### WRITTEN INSTRUCTION
Repeat every line below exactly, word for word.

### SUPPLIED INFORMATION
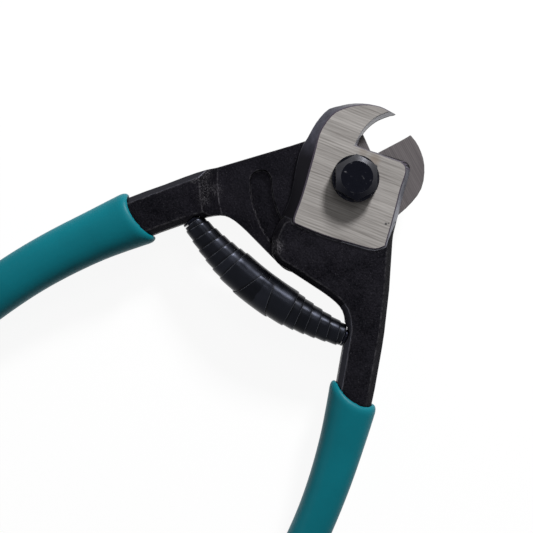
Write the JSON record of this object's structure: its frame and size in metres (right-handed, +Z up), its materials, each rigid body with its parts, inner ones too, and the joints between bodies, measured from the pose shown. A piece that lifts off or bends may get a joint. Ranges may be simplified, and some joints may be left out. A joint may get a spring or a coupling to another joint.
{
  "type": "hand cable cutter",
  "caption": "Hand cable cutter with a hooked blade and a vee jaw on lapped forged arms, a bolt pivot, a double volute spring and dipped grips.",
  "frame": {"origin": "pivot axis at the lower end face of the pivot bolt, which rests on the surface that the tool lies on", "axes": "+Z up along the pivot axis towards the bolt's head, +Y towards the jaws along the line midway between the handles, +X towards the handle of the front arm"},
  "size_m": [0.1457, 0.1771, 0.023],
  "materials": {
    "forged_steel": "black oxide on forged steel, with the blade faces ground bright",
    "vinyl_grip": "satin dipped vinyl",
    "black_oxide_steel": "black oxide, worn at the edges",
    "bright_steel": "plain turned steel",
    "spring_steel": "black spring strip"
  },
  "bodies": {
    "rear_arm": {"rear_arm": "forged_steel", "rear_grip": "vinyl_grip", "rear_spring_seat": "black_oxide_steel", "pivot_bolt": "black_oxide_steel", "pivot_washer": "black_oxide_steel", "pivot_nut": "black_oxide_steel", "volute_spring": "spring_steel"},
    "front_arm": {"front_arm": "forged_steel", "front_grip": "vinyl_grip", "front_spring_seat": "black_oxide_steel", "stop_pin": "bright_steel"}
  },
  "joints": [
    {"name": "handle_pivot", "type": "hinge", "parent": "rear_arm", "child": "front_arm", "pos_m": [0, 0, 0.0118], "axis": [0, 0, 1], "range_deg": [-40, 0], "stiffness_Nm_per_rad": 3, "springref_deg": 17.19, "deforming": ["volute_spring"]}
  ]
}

### SOLUTION TO THE EXERCISE
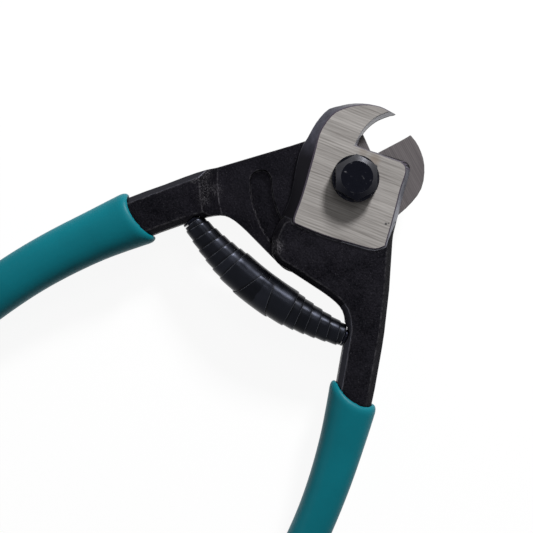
Write the JSON record of this object's structure: its frame and size in metres (right-handed, +Z up), its materials, each rigid body with its parts, inner ones too, and the joints between bodies, measured from the pose shown. A piece that lifts off or bends may get a joint. Ranges may be simplified, and some joints may be left out. A joint may get a spring or a coupling to another joint.
{
  "type": "hand cable cutter",
  "caption": "Hand cable cutter with a hooked blade and a vee jaw on lapped forged arms, a bolt pivot, a double volute spring and dipped grips.",
  "frame": {"origin": "pivot axis at the lower end face of the pivot bolt, which rests on the surface that the tool lies on", "axes": "+Z up along the pivot axis towards the bolt's head, +Y towards the jaws along the line midway between the handles, +X towards the handle of the front arm"},
  "size_m": [0.1457, 0.1771, 0.023],
  "materials": {
    "forged_steel": "black oxide on forged steel, with the blade faces ground bright",
    "vinyl_grip": "satin dipped vinyl",
    "black_oxide_steel": "black oxide, worn at the edges",
    "bright_steel": "plain turned steel",
    "spring_steel": "black spring strip"
  },
  "bodies": {
    "rear_arm": {"rear_arm": "forged_steel", "rear_grip": "vinyl_grip", "rear_spring_seat": "black_oxide_steel", "pivot_bolt": "black_oxide_steel", "pivot_washer": "black_oxide_steel", "pivot_nut": "black_oxide_steel", "volute_spring": "spring_steel"},
    "front_arm": {"front_arm": "forged_steel", "front_grip": "vinyl_grip", "front_spring_seat": "black_oxide_steel", "stop_pin": "bright_steel"}
  },
  "joints": [
    {"name": "handle_pivot", "type": "hinge", "parent": "rear_arm", "child": "front_arm", "pos_m": [0, 0, 0.0118], "axis": [0, 0, 1], "range_deg": [-40, 0], "stiffness_Nm_per_rad": 3, "springref_deg": 17.19, "deforming": ["volute_spring"]}
  ]
}